Short task: Print all of the data exactly.
--- START ---
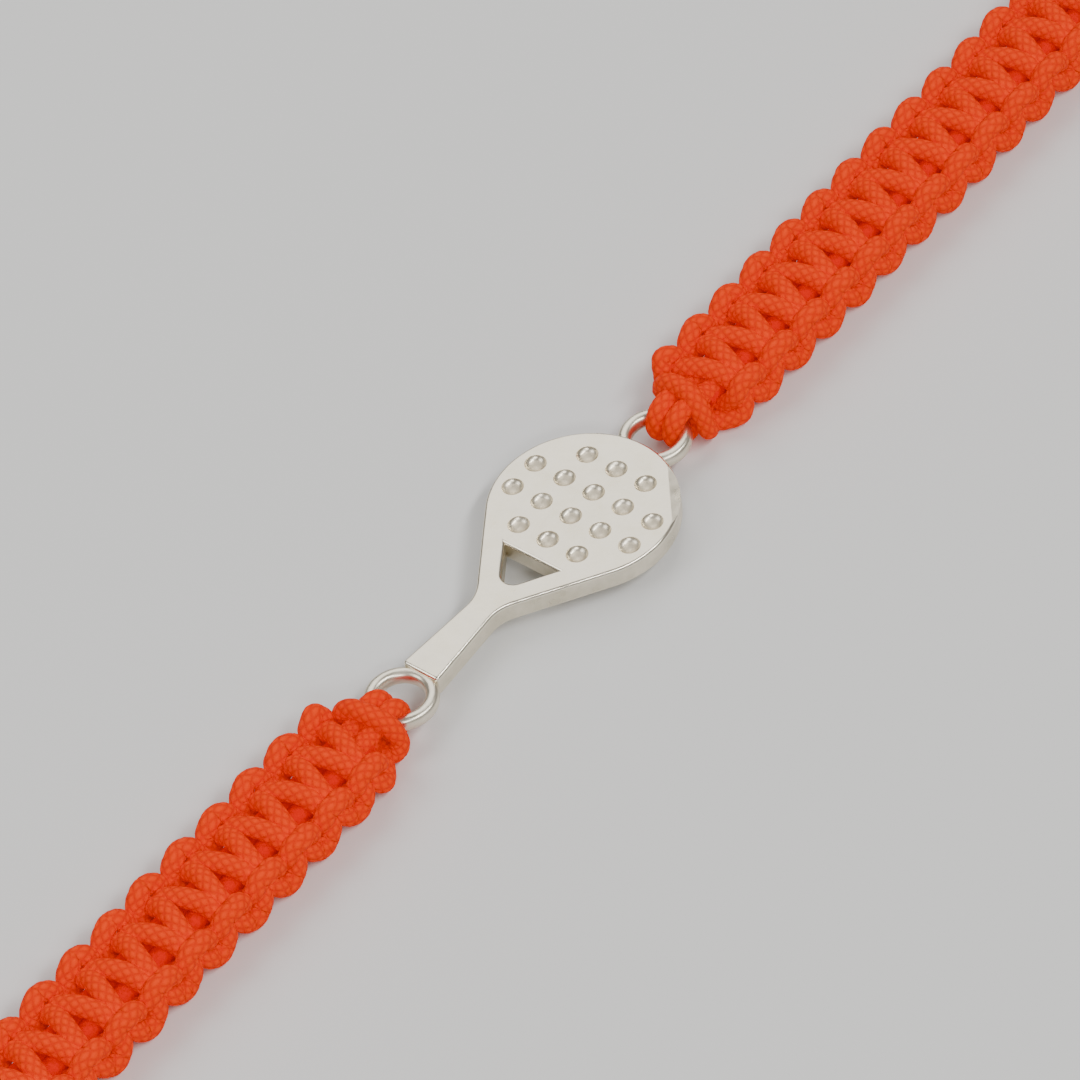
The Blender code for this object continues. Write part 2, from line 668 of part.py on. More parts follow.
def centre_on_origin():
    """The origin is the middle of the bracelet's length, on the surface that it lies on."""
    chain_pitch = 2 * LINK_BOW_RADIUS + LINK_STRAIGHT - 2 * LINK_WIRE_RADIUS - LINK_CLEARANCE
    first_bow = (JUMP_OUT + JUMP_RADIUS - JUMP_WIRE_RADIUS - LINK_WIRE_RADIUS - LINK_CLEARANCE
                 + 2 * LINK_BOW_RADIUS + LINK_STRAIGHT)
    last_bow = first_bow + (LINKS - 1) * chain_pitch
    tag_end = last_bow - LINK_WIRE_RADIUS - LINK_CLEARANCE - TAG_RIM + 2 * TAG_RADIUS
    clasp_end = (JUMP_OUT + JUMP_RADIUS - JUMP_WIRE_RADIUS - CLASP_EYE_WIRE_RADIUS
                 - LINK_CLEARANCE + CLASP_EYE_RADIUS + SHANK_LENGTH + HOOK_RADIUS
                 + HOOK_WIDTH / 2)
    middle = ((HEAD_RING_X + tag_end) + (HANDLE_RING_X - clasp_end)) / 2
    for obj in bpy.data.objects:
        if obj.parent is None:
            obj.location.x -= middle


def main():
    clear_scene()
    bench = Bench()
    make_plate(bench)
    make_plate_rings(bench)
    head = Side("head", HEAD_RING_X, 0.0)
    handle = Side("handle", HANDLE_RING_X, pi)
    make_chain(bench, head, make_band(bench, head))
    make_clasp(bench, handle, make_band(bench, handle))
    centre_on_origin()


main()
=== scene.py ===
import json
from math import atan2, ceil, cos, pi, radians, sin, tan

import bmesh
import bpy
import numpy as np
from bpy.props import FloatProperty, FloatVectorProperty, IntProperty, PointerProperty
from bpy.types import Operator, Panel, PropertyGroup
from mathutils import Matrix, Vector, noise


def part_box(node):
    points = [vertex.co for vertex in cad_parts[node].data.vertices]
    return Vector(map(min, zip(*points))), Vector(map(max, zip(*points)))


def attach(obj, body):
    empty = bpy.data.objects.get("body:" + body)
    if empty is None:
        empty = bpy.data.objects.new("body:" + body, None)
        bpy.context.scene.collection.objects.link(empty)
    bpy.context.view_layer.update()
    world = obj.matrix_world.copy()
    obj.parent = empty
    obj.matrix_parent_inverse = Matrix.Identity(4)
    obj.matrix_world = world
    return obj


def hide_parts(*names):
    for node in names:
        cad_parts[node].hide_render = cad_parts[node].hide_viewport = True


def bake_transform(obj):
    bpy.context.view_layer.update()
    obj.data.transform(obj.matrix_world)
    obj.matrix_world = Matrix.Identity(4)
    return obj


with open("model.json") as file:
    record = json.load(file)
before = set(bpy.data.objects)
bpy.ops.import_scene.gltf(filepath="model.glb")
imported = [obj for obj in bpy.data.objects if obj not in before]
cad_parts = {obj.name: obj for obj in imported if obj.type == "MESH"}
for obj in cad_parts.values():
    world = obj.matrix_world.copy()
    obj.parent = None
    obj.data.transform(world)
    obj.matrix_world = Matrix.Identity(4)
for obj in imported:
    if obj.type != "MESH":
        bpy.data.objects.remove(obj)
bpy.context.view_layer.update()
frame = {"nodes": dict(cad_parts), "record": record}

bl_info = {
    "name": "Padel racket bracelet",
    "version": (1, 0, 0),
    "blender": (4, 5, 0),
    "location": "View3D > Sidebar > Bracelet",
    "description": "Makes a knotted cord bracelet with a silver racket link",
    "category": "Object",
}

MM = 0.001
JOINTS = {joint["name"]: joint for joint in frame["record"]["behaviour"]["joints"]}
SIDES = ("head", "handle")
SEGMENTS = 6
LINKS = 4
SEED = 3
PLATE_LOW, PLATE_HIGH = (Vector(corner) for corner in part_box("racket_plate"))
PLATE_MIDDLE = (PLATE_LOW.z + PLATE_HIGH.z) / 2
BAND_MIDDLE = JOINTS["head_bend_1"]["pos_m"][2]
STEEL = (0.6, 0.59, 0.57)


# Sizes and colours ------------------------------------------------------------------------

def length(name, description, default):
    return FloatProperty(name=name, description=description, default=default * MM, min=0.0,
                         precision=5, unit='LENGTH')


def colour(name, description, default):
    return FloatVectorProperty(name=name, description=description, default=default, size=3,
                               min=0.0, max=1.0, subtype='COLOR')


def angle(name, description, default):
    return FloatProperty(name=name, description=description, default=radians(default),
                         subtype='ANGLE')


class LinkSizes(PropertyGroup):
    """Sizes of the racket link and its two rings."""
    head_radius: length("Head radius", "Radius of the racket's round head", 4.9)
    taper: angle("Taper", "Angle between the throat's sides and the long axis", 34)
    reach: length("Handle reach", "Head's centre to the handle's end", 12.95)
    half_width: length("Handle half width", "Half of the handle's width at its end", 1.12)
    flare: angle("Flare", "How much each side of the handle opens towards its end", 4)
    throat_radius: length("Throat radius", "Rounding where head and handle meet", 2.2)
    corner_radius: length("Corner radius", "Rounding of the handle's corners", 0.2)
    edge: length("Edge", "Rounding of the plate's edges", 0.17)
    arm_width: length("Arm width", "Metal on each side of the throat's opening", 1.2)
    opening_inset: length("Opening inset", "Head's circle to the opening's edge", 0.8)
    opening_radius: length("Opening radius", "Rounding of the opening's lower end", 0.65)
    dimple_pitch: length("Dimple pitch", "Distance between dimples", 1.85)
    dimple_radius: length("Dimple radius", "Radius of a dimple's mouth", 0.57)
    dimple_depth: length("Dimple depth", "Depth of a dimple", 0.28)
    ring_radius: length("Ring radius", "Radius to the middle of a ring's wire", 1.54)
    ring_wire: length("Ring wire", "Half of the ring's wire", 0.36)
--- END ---
Response for this exercise:
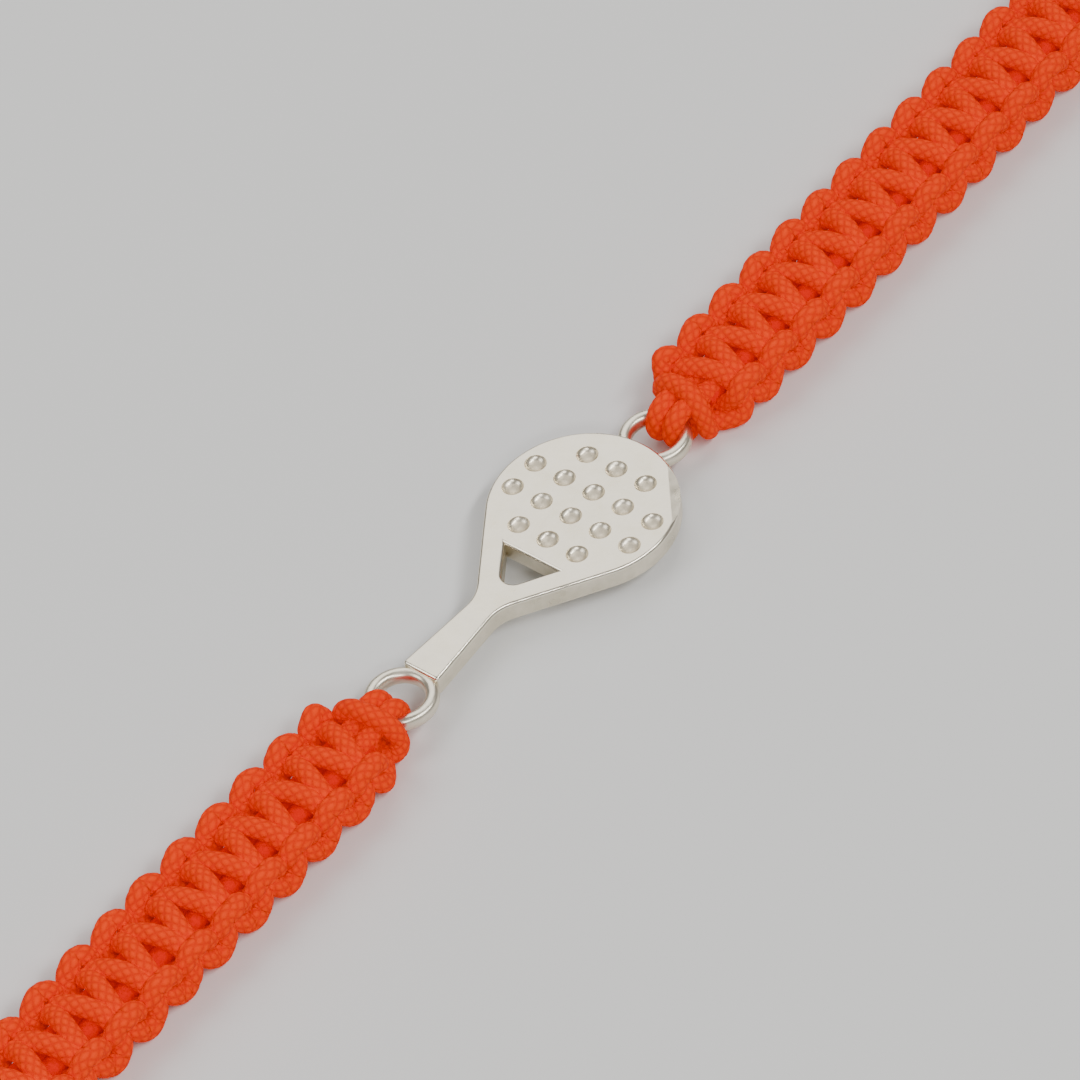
The Blender code for this object continues. Write part 2, from line 668 of part.py on. More parts follow.
def centre_on_origin():
    """The origin is the middle of the bracelet's length, on the surface that it lies on."""
    chain_pitch = 2 * LINK_BOW_RADIUS + LINK_STRAIGHT - 2 * LINK_WIRE_RADIUS - LINK_CLEARANCE
    first_bow = (JUMP_OUT + JUMP_RADIUS - JUMP_WIRE_RADIUS - LINK_WIRE_RADIUS - LINK_CLEARANCE
                 + 2 * LINK_BOW_RADIUS + LINK_STRAIGHT)
    last_bow = first_bow + (LINKS - 1) * chain_pitch
    tag_end = last_bow - LINK_WIRE_RADIUS - LINK_CLEARANCE - TAG_RIM + 2 * TAG_RADIUS
    clasp_end = (JUMP_OUT + JUMP_RADIUS - JUMP_WIRE_RADIUS - CLASP_EYE_WIRE_RADIUS
                 - LINK_CLEARANCE + CLASP_EYE_RADIUS + SHANK_LENGTH + HOOK_RADIUS
                 + HOOK_WIDTH / 2)
    middle = ((HEAD_RING_X + tag_end) + (HANDLE_RING_X - clasp_end)) / 2
    for obj in bpy.data.objects:
        if obj.parent is None:
            obj.location.x -= middle


def main():
    clear_scene()
    bench = Bench()
    make_plate(bench)
    make_plate_rings(bench)
    head = Side("head", HEAD_RING_X, 0.0)
    handle = Side("handle", HANDLE_RING_X, pi)
    make_chain(bench, head, make_band(bench, head))
    make_clasp(bench, handle, make_band(bench, handle))
    centre_on_origin()


main()
=== scene.py ===
import json
from math import atan2, ceil, cos, pi, radians, sin, tan

import bmesh
import bpy
import numpy as np
from bpy.props import FloatProperty, FloatVectorProperty, IntProperty, PointerProperty
from bpy.types import Operator, Panel, PropertyGroup
from mathutils import Matrix, Vector, noise


def part_box(node):
    points = [vertex.co for vertex in cad_parts[node].data.vertices]
    return Vector(map(min, zip(*points))), Vector(map(max, zip(*points)))


def attach(obj, body):
    empty = bpy.data.objects.get("body:" + body)
    if empty is None:
        empty = bpy.data.objects.new("body:" + body, None)
        bpy.context.scene.collection.objects.link(empty)
    bpy.context.view_layer.update()
    world = obj.matrix_world.copy()
    obj.parent = empty
    obj.matrix_parent_inverse = Matrix.Identity(4)
    obj.matrix_world = world
    return obj


def hide_parts(*names):
    for node in names:
        cad_parts[node].hide_render = cad_parts[node].hide_viewport = True


def bake_transform(obj):
    bpy.context.view_layer.update()
    obj.data.transform(obj.matrix_world)
    obj.matrix_world = Matrix.Identity(4)
    return obj


with open("model.json") as file:
    record = json.load(file)
before = set(bpy.data.objects)
bpy.ops.import_scene.gltf(filepath="model.glb")
imported = [obj for obj in bpy.data.objects if obj not in before]
cad_parts = {obj.name: obj for obj in imported if obj.type == "MESH"}
for obj in cad_parts.values():
    world = obj.matrix_world.copy()
    obj.parent = None
    obj.data.transform(world)
    obj.matrix_world = Matrix.Identity(4)
for obj in imported:
    if obj.type != "MESH":
        bpy.data.objects.remove(obj)
bpy.context.view_layer.update()
frame = {"nodes": dict(cad_parts), "record": record}

bl_info = {
    "name": "Padel racket bracelet",
    "version": (1, 0, 0),
    "blender": (4, 5, 0),
    "location": "View3D > Sidebar > Bracelet",
    "description": "Makes a knotted cord bracelet with a silver racket link",
    "category": "Object",
}

MM = 0.001
JOINTS = {joint["name"]: joint for joint in frame["record"]["behaviour"]["joints"]}
SIDES = ("head", "handle")
SEGMENTS = 6
LINKS = 4
SEED = 3
PLATE_LOW, PLATE_HIGH = (Vector(corner) for corner in part_box("racket_plate"))
PLATE_MIDDLE = (PLATE_LOW.z + PLATE_HIGH.z) / 2
BAND_MIDDLE = JOINTS["head_bend_1"]["pos_m"][2]
STEEL = (0.6, 0.59, 0.57)


# Sizes and colours ------------------------------------------------------------------------

def length(name, description, default):
    return FloatProperty(name=name, description=description, default=default * MM, min=0.0,
                         precision=5, unit='LENGTH')


def colour(name, description, default):
    return FloatVectorProperty(name=name, description=description, default=default, size=3,
                               min=0.0, max=1.0, subtype='COLOR')


def angle(name, description, default):
    return FloatProperty(name=name, description=description, default=radians(default),
                         subtype='ANGLE')


class LinkSizes(PropertyGroup):
    """Sizes of the racket link and its two rings."""
    head_radius: length("Head radius", "Radius of the racket's round head", 4.9)
    taper: angle("Taper", "Angle between the throat's sides and the long axis", 34)
    reach: length("Handle reach", "Head's centre to the handle's end", 12.95)
    half_width: length("Handle half width", "Half of the handle's width at its end", 1.12)
    flare: angle("Flare", "How much each side of the handle opens towards its end", 4)
    throat_radius: length("Throat radius", "Rounding where head and handle meet", 2.2)
    corner_radius: length("Corner radius", "Rounding of the handle's corners", 0.2)
    edge: length("Edge", "Rounding of the plate's edges", 0.17)
    arm_width: length("Arm width", "Metal on each side of the throat's opening", 1.2)
    opening_inset: length("Opening inset", "Head's circle to the opening's edge", 0.8)
    opening_radius: length("Opening radius", "Rounding of the opening's lower end", 0.65)
    dimple_pitch: length("Dimple pitch", "Distance between dimples", 1.85)
    dimple_radius: length("Dimple radius", "Radius of a dimple's mouth", 0.57)
    dimple_depth: length("Dimple depth", "Depth of a dimple", 0.28)
    ring_radius: length("Ring radius", "Radius to the middle of a ring's wire", 1.54)
    ring_wire: length("Ring wire", "Half of the ring's wire", 0.36)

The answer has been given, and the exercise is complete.